• WHAT TO PRODUCE
Write out the whole of the material exactly.

• MATERIAL
>>

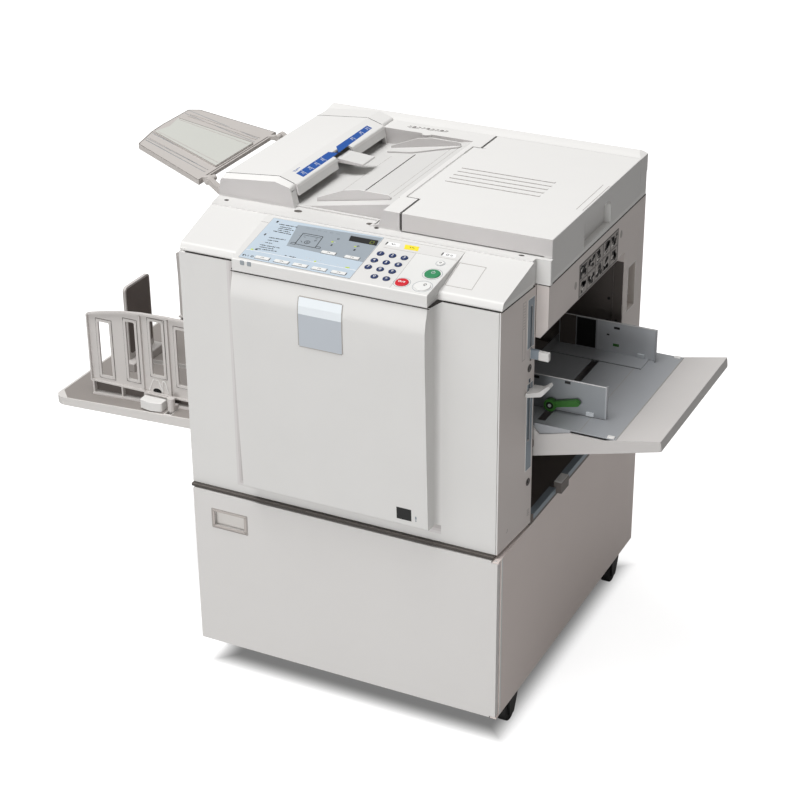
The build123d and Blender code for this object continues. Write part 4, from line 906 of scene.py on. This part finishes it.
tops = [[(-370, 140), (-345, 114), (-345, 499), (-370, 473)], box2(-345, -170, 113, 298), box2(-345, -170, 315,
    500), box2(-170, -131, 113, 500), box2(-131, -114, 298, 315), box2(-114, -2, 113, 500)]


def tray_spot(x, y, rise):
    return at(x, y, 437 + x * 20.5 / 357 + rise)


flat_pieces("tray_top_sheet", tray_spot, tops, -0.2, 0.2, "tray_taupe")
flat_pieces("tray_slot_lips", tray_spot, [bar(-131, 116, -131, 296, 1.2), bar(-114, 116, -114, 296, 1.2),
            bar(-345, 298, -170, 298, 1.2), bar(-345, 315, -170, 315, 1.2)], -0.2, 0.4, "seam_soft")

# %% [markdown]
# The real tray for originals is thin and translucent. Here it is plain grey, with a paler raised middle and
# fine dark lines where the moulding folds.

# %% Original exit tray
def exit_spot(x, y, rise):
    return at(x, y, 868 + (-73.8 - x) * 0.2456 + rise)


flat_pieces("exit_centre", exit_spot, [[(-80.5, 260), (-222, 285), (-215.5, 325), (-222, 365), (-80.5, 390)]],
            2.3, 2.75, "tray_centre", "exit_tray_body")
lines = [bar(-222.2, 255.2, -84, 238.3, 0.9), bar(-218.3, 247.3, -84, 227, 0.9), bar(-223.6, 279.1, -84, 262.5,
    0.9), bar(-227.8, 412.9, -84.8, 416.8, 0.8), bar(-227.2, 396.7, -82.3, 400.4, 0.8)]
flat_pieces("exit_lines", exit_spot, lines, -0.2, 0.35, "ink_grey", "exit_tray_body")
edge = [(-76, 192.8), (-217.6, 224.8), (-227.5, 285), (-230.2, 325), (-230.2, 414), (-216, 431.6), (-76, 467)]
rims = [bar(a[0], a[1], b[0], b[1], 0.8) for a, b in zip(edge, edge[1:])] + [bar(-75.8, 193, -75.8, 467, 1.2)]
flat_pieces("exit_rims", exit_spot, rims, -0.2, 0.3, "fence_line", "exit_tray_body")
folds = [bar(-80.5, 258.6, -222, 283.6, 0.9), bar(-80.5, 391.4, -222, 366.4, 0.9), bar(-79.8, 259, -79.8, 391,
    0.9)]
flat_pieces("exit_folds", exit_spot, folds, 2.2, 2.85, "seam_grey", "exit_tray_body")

<<

• RESULT OF THIS TASK
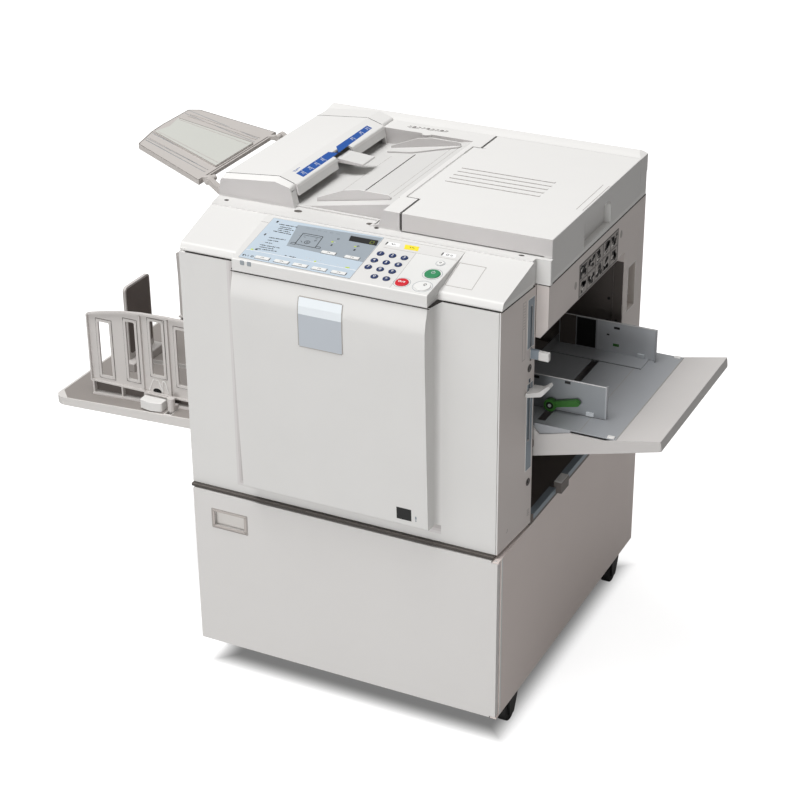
The build123d and Blender code for this object continues. Write part 4, from line 906 of scene.py on. This part finishes it.
tops = [[(-370, 140), (-345, 114), (-345, 499), (-370, 473)], box2(-345, -170, 113, 298), box2(-345, -170, 315,
    500), box2(-170, -131, 113, 500), box2(-131, -114, 298, 315), box2(-114, -2, 113, 500)]


def tray_spot(x, y, rise):
    return at(x, y, 437 + x * 20.5 / 357 + rise)


flat_pieces("tray_top_sheet", tray_spot, tops, -0.2, 0.2, "tray_taupe")
flat_pieces("tray_slot_lips", tray_spot, [bar(-131, 116, -131, 296, 1.2), bar(-114, 116, -114, 296, 1.2),
            bar(-345, 298, -170, 298, 1.2), bar(-345, 315, -170, 315, 1.2)], -0.2, 0.4, "seam_soft")

# %% [markdown]
# The real tray for originals is thin and translucent. Here it is plain grey, with a paler raised middle and
# fine dark lines where the moulding folds.

# %% Original exit tray
def exit_spot(x, y, rise):
    return at(x, y, 868 + (-73.8 - x) * 0.2456 + rise)


flat_pieces("exit_centre", exit_spot, [[(-80.5, 260), (-222, 285), (-215.5, 325), (-222, 365), (-80.5, 390)]],
            2.3, 2.75, "tray_centre", "exit_tray_body")
lines = [bar(-222.2, 255.2, -84, 238.3, 0.9), bar(-218.3, 247.3, -84, 227, 0.9), bar(-223.6, 279.1, -84, 262.5,
    0.9), bar(-227.8, 412.9, -84.8, 416.8, 0.8), bar(-227.2, 396.7, -82.3, 400.4, 0.8)]
flat_pieces("exit_lines", exit_spot, lines, -0.2, 0.35, "ink_grey", "exit_tray_body")
edge = [(-76, 192.8), (-217.6, 224.8), (-227.5, 285), (-230.2, 325), (-230.2, 414), (-216, 431.6), (-76, 467)]
rims = [bar(a[0], a[1], b[0], b[1], 0.8) for a, b in zip(edge, edge[1:])] + [bar(-75.8, 193, -75.8, 467, 1.2)]
flat_pieces("exit_rims", exit_spot, rims, -0.2, 0.3, "fence_line", "exit_tray_body")
folds = [bar(-80.5, 258.6, -222, 283.6, 0.9), bar(-80.5, 391.4, -222, 366.4, 0.9), bar(-79.8, 259, -79.8, 391,
    0.9)]
flat_pieces("exit_folds", exit_spot, folds, 2.2, 2.85, "seam_grey", "exit_tray_body")